The factor relating to the vulnerability of the victim requires little discussion. That factor indisputably is not within the exception in Apprendi for the fact of a prior conviction; basing a departure sentence on that factor therefore is plain error. See State v. Ross, 196 Or App 420, 102 P3d 755 (2004) (plain error to impose departure sentence based in part on vulnerability of victim). The same analysis applies to the finding that defendant's "adamant denial" of the crime was a "barrier to treatment success."

Next, as noted, defendant admitted that he was on probation when he committed new criminal conduct. However, as we explained in State v. Allen, 198 Or App 392, 396, 108 P3d 651, adh'd to as clarified on recons, 202 Or App 565 , ___ P3d ___(2005), an upward departure sentence based on a defendant's supervisory status "requires further inferences about the malevolent quality of the offender and the failure of his [supervisory] status to serve as an effective deterrent" and that, where the defendant did not admit those further facts, he "was entitled to have a jury determine whether those inferences were appropriate to draw by a standard of proof beyond a reasonable doubt." See also State v. Perez, 196 Or App 364, 102 P3d 705 (2004), rev allowed, 338 Or 488 (2005) (factor of being on supervision falls outside the exception in Apprendi for "the fact of a prior conviction").

Finally, we consider the trial court's finding that previous probations had not deterred defendant from criminal behavior. Consistently with the reasoning in Allen, a finding that previous probations did not deter a defendant also encompasses facts and inferences about a defendant's qualities and circumstances that are subject to the jury trial right.

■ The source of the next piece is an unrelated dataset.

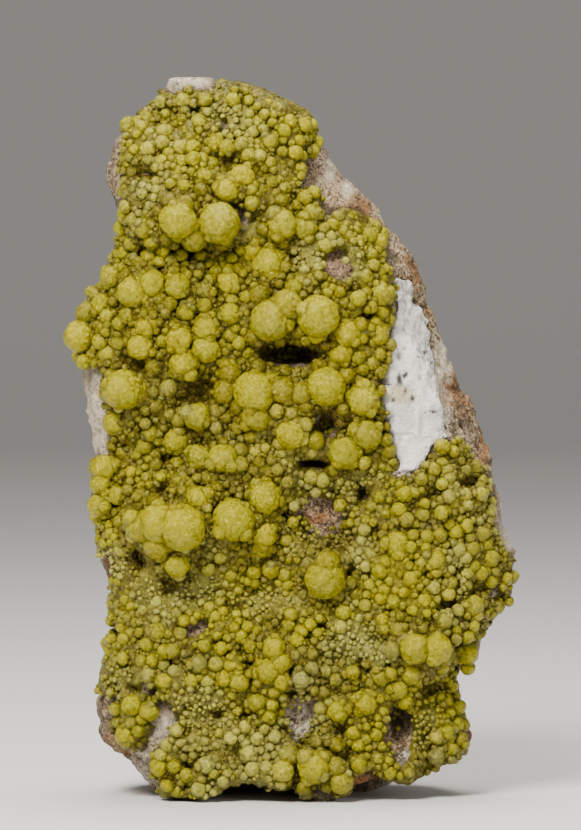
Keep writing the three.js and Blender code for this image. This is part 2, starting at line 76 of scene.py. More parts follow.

In sum, the trial court plainly erred in respect to each of the factors relied on in imposing departure sentences in Case No. 02C-48280. For the reason stated in Perez, 196 Or App at 373, we exercise our discretion to reach the errors.

Sentences in Case No. 02C-48280 vacated; remanded for resentencing; otherwise affirmed. Case No. 01C-34354 and Case No. 01C-55059 affirmed.


1. Defendant's appeal raises no issues relating to the remaining two consolidated cases.